Information supplied.

↓↓↓

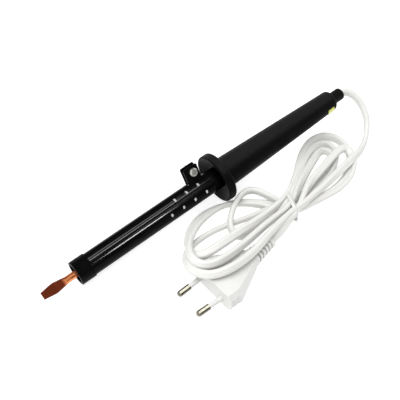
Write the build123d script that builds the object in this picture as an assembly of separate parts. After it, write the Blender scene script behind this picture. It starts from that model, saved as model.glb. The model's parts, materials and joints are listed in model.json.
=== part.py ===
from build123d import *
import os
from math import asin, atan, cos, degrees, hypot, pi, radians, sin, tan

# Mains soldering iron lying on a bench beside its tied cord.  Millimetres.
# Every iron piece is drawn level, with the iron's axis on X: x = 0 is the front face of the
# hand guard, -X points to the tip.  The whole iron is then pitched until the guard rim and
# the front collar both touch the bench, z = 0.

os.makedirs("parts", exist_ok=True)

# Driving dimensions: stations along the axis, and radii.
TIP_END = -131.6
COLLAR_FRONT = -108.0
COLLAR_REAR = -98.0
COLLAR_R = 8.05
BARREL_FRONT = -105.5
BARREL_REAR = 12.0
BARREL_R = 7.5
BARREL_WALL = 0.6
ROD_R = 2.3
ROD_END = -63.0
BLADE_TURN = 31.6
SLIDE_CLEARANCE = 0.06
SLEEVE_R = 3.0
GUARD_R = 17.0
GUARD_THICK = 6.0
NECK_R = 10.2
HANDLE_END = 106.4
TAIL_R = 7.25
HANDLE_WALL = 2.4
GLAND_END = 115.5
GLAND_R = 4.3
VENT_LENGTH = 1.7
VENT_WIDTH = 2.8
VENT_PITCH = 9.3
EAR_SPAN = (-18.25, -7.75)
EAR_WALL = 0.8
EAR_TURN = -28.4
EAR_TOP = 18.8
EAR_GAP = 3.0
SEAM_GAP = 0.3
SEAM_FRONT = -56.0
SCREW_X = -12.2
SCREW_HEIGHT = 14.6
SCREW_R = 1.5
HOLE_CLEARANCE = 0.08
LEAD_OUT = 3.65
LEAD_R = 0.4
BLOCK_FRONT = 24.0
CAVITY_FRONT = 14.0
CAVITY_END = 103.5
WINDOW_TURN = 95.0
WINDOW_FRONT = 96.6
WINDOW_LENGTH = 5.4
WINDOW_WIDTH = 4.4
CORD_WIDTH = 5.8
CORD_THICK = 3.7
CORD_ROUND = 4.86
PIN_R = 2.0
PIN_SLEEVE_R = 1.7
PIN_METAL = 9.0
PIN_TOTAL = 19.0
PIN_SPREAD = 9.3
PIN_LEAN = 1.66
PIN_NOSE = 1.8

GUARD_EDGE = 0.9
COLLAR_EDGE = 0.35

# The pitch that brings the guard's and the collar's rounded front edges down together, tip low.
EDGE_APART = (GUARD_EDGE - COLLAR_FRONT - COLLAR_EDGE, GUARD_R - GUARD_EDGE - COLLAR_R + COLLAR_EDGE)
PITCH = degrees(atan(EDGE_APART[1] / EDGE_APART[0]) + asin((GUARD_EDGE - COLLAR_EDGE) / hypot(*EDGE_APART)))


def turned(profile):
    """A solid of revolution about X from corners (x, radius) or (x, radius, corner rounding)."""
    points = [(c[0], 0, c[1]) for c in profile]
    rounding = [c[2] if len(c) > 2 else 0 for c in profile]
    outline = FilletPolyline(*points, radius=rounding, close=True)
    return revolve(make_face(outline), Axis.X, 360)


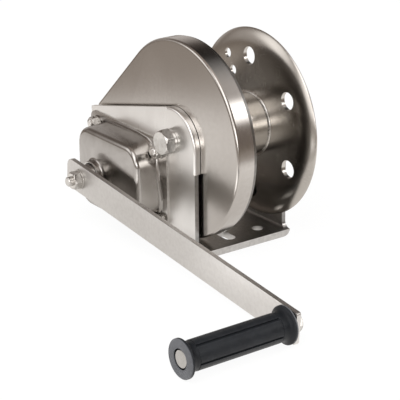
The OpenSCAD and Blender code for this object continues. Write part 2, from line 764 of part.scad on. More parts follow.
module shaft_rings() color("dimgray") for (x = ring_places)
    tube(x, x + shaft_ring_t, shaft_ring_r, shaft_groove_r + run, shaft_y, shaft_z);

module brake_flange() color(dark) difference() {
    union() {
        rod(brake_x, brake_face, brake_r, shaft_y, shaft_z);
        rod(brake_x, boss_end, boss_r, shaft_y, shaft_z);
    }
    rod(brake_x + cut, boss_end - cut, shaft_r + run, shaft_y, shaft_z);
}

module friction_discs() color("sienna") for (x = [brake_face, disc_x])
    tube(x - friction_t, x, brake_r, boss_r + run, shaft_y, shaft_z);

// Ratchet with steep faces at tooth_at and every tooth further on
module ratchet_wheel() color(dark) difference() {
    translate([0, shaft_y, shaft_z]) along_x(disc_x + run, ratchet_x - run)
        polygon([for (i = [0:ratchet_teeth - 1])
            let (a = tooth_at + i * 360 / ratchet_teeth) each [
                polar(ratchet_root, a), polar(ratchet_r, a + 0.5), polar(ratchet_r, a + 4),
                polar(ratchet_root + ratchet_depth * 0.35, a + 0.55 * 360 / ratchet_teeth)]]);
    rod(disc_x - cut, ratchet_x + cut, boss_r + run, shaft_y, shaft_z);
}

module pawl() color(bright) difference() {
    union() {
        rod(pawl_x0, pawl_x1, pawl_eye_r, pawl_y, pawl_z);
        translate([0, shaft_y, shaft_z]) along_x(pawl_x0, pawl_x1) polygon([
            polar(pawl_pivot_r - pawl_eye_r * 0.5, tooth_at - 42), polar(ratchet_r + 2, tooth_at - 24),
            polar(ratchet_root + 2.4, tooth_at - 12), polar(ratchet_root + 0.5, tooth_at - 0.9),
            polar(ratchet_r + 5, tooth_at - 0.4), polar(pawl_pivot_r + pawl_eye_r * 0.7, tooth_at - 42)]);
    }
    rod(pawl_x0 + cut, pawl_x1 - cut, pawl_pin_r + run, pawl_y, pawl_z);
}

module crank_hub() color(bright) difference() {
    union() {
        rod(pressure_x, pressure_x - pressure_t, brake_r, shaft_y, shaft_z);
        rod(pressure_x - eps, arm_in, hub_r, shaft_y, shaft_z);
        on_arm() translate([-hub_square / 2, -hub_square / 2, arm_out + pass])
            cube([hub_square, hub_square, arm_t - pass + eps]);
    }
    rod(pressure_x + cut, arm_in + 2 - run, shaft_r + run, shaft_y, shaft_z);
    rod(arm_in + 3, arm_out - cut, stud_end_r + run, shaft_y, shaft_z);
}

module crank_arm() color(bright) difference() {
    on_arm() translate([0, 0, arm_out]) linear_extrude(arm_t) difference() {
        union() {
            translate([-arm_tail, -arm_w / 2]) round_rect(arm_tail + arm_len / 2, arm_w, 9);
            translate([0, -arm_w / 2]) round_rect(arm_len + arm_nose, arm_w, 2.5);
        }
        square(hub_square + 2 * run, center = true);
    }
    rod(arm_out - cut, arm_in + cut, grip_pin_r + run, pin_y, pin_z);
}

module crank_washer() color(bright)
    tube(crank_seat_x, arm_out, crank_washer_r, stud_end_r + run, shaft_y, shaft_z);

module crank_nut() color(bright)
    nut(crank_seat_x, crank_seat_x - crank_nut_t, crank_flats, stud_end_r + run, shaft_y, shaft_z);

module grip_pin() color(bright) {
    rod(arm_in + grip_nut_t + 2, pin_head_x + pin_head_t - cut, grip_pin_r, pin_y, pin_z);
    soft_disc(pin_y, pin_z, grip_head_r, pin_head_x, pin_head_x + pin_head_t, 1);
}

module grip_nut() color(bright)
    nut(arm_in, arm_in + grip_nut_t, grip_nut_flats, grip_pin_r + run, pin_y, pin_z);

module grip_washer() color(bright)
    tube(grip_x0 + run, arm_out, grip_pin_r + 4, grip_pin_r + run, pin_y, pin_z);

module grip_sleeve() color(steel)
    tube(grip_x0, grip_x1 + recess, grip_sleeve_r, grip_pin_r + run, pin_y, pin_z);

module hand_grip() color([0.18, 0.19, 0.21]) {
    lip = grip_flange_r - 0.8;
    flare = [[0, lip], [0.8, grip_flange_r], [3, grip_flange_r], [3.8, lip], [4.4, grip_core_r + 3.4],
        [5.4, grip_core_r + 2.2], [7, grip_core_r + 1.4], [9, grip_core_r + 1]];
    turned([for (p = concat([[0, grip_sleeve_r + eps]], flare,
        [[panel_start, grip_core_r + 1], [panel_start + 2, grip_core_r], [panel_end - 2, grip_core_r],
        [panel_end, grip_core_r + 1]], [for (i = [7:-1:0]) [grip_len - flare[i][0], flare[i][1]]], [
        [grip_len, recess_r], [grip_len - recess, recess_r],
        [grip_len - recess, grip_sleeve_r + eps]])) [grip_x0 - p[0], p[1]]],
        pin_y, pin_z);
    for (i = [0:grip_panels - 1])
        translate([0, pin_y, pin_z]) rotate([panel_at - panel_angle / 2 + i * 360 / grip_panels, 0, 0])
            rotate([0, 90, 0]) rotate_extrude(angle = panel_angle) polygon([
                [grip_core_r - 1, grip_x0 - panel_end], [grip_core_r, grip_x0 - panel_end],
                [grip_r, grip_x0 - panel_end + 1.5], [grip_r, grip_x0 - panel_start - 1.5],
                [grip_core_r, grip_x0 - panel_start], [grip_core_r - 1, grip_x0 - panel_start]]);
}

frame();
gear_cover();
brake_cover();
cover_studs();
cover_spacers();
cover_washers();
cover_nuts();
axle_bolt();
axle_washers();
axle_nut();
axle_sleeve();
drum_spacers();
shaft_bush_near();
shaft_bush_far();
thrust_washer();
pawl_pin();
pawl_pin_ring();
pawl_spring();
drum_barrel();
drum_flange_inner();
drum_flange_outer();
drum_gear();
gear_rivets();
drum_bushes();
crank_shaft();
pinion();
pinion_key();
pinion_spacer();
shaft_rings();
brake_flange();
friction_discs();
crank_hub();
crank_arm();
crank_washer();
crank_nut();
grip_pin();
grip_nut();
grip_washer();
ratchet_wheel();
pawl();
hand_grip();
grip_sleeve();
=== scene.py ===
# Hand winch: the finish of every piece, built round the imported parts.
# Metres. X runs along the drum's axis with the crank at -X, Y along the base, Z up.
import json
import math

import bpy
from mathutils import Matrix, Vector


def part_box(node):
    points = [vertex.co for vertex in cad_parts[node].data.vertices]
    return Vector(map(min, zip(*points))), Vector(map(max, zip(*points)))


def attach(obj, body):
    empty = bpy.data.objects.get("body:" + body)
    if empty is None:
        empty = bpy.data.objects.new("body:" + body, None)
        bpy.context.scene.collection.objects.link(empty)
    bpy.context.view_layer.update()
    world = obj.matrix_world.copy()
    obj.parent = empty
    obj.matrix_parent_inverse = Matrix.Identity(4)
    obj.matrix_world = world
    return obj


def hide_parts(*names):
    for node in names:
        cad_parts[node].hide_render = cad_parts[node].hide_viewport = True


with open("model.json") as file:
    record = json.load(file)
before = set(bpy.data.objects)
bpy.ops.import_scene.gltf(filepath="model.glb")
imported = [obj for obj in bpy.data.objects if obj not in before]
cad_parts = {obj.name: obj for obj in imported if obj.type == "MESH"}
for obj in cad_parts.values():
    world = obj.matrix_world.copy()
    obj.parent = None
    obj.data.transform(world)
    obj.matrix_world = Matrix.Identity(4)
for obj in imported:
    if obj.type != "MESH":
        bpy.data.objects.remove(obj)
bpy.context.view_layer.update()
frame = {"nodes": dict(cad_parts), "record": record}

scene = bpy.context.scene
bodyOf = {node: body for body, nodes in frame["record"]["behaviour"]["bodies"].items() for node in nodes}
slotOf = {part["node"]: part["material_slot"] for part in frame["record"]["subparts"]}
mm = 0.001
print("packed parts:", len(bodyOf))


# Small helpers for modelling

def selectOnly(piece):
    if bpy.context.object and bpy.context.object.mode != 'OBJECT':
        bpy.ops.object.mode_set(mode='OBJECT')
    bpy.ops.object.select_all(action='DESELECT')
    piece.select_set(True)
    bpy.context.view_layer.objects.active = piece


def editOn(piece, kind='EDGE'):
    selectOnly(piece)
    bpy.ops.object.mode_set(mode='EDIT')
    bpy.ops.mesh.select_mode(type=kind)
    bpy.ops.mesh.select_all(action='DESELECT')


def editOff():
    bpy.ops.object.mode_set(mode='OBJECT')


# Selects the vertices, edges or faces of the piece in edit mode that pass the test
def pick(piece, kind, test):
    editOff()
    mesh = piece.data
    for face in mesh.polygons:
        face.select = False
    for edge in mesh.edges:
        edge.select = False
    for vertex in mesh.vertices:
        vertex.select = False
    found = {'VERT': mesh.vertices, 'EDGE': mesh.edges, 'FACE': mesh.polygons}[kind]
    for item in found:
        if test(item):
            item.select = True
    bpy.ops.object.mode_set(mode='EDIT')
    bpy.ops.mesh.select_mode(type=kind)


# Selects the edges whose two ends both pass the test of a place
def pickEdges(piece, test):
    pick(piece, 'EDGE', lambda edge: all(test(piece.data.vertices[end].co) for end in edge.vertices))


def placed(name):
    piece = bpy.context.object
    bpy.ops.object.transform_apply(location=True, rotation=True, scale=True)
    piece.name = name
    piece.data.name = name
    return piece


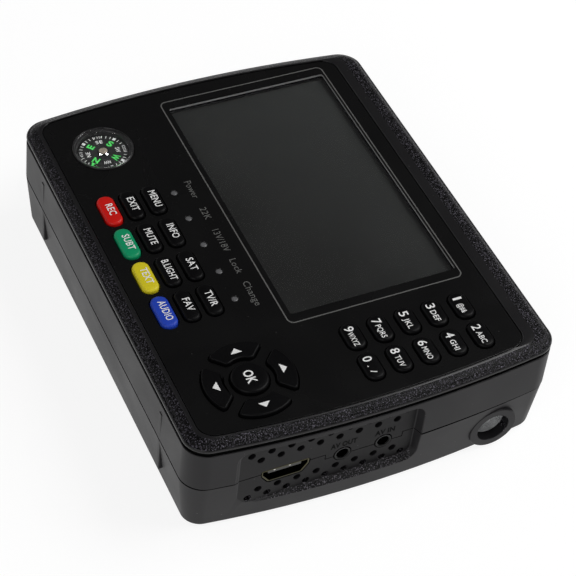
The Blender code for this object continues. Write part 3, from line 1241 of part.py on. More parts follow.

↑↑↑

What you have to do. Only the lines from the one bearing "pawl_spring();" through the one bearing "before = set(bpy.data.objects)" should be repeated, exactly as given.

Answer for the task.
pawl_spring();
drum_barrel();
drum_flange_inner();
drum_flange_outer();
drum_gear();
gear_rivets();
drum_bushes();
crank_shaft();
pinion();
pinion_key();
pinion_spacer();
shaft_rings();
brake_flange();
friction_discs();
crank_hub();
crank_arm();
crank_washer();
crank_nut();
grip_pin();
grip_nut();
grip_washer();
ratchet_wheel();
pawl();
hand_grip();
grip_sleeve();
=== scene.py ===
# Hand winch: the finish of every piece, built round the imported parts.
# Metres. X runs along the drum's axis with the crank at -X, Y along the base, Z up.
import json
import math

import bpy
from mathutils import Matrix, Vector


def part_box(node):
    points = [vertex.co for vertex in cad_parts[node].data.vertices]
    return Vector(map(min, zip(*points))), Vector(map(max, zip(*points)))


def attach(obj, body):
    empty = bpy.data.objects.get("body:" + body)
    if empty is None:
        empty = bpy.data.objects.new("body:" + body, None)
        bpy.context.scene.collection.objects.link(empty)
    bpy.context.view_layer.update()
    world = obj.matrix_world.copy()
    obj.parent = empty
    obj.matrix_parent_inverse = Matrix.Identity(4)
    obj.matrix_world = world
    return obj


def hide_parts(*names):
    for node in names:
        cad_parts[node].hide_render = cad_parts[node].hide_viewport = True


with open("model.json") as file:
    record = json.load(file)
before = set(bpy.data.objects)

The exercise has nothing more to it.